Two participants, on condition of anonymity, recounted one particular night when Jordan and Antoine Walker were among the card players and Crawford and Ray Allen were among the players shooting dice.

Over what is believed to be a two-day span, he said, he lost in the neighborhood of $100,000. A person with intimate knowledge of the game claims Crawford lost several hundred thousand and Allen lost even more. And that, days after the dice game, a call was placed to Goodwin, Crawford’s agent, to inform him that Crawford had not yet squared his debt with one professional gambler.

“OK,” Goodwin said, according to the person with intimate knowledge of the game. “What does he owe? Jamal is good for it.”

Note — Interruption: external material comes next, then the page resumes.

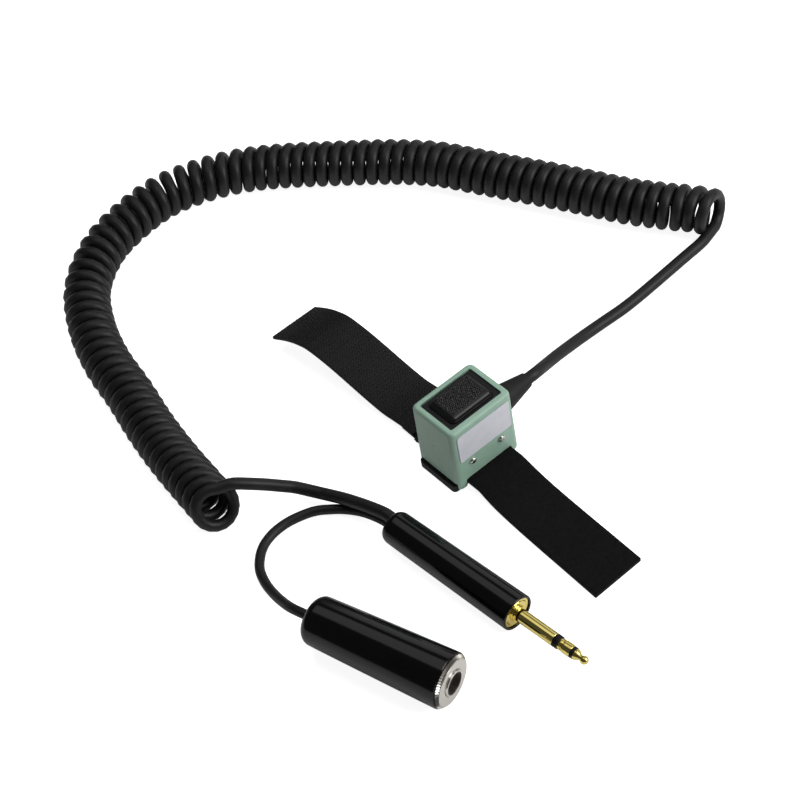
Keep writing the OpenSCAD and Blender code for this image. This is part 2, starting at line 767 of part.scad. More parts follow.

“No, you don’t understand,” the go-between said. “If he doesn’t pay now, these guys will kill Jamal.”

“Kill Jamal?!! He’s an NBA player. He gets paid as soon as the season starts. Give me the dude’s number.”

The person with knowledge of the game said Goodwin called the man Crawford owed money, set up a payment plan and resolved the issue without incident.

Crawford swore he didn’t lose that kind of money, and said he never heard the story about his life being threatened. But he doesn’t deny he got in way over his head, which led to a particularly humiliating moment.

The life of an NBA player remains more wild than we’ll ever know.